We’ve been reading with great interest the debate over St. Louis Mayor Francis Slay’s proposal to change the pension plan for city firefighters.
One published report noted that even before Slay’s proposal was introduced to the city’s Board of Aldermen, members of International Association of Fire Fighters Local 73 staged a press conference at City Hall to announce a counterproposal.
Firefighters’ pension costs have escalated from $7.2 million in 2007 to an estimated $32.9 million in 2014, according to city officials. But the skyrocketing cost of employee pensions is not something that will keep Mehlville Fire Protection residents up at night, thanks to the efforts of the district’s Board of Directors.
Chairman Aaron Hilmer and Treasurer Bonnie Stegman were elected in April 2005 after campaigning on a re-form platform, vowing to eliminate fiscal waste while improving services.
The biggest reform by far, according to the two, was changing the district’s pension plan to a defined-contribution plan from a defined-benefit plan.
Less than a year after taking office, Hilmer and Stegman voted to change the district’s pension plan. To listen to the outcry from members of Local 1889 of International Association of Fire Fighters and their legal counsel, one might have thought the world was coming to an end.

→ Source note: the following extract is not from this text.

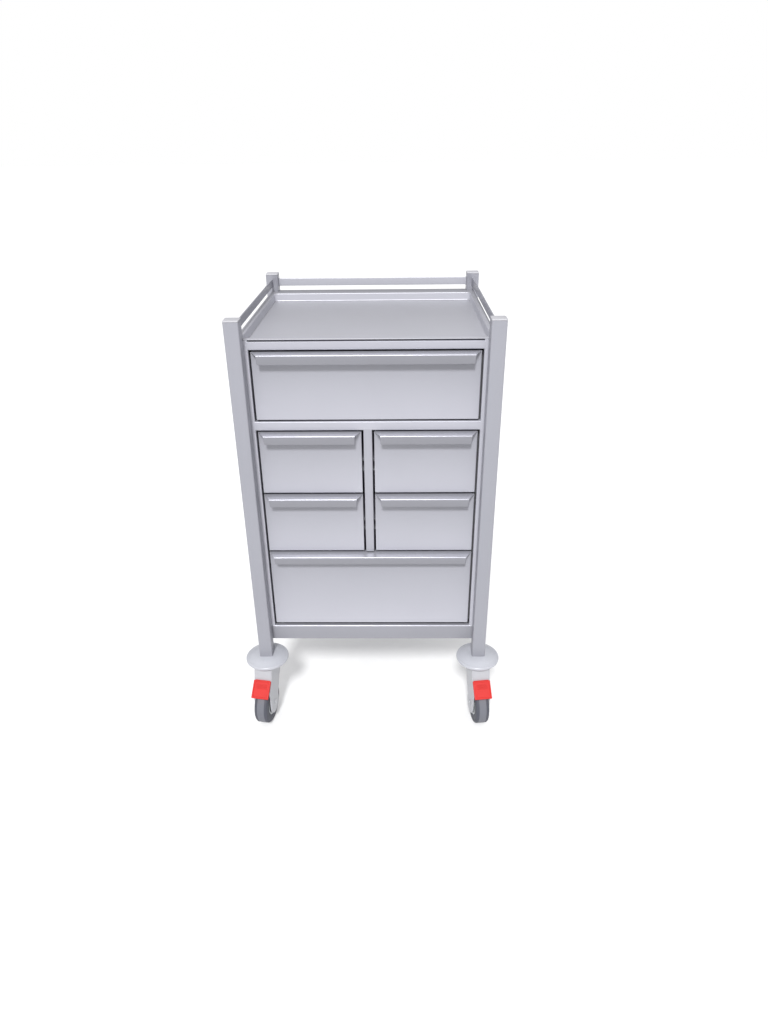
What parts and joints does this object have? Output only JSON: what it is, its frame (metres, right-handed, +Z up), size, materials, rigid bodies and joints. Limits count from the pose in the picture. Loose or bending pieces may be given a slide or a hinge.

Heck, the union’s legal counsel at the time was ranting about the need for a grand jury investigation.
Within days of the vote, Local 1889, which merged with Local 2665 last year, filed a lawsuit seeking to prohibit the board from changing the plan. After a nearly three-year legal battle in which the district and board — including Secretary Ed Ryan, who was elected in 2007 — prevailed every step of the way, union leaders agreed to settle the dispute.
Quite frankly, we’re baffled why the proposal to change the plan met so much resistance. Under Mehlville’s defined-contribution plan, the district contributes from 8 percent to 11 percent of an employee’s total compensation to the retirement plan based on years of service.
Calculations performed about a year ago found the old pension plan’s un-funded liability would have totaled nearly $18 million if the plan hadn’t been changed.
We applaud the MFPD board for its foresight and courage to solve the pension issue instead of doing what most elected entities have done — kick the can down the road and hope a future board will solve the problem.